What is required: Find each line with "materials" and copy it.

──────────────────────────────

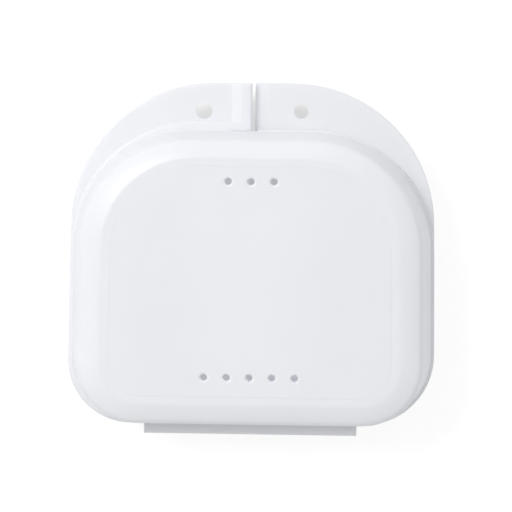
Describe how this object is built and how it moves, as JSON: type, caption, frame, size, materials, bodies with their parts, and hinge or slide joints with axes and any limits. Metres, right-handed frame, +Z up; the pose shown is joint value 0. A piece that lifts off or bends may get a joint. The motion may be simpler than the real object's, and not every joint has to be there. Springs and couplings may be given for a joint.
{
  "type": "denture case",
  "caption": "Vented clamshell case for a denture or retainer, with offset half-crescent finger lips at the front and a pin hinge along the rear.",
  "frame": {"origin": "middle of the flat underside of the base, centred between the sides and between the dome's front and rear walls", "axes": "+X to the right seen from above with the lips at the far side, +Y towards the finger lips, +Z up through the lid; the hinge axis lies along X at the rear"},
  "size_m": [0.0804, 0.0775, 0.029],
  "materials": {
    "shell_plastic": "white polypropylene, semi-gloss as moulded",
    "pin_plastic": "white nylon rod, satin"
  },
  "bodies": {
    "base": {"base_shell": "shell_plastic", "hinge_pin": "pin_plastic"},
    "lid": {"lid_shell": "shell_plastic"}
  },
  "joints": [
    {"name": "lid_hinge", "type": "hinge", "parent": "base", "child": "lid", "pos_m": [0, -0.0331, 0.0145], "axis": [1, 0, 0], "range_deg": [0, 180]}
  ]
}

──────────────────────────────

Answer to this task:
Describe how this object is built and how it moves, as JSON: type, caption, frame, size, materials, bodies with their parts, and hinge or slide joints with axes and any limits. Metres, right-handed frame, +Z up; the pose shown is joint value 0. A piece that lifts off or bends may get a joint. The motion may be simpler than the real object's, and not every joint has to be there. Springs and couplings may be given for a joint.
  "materials": {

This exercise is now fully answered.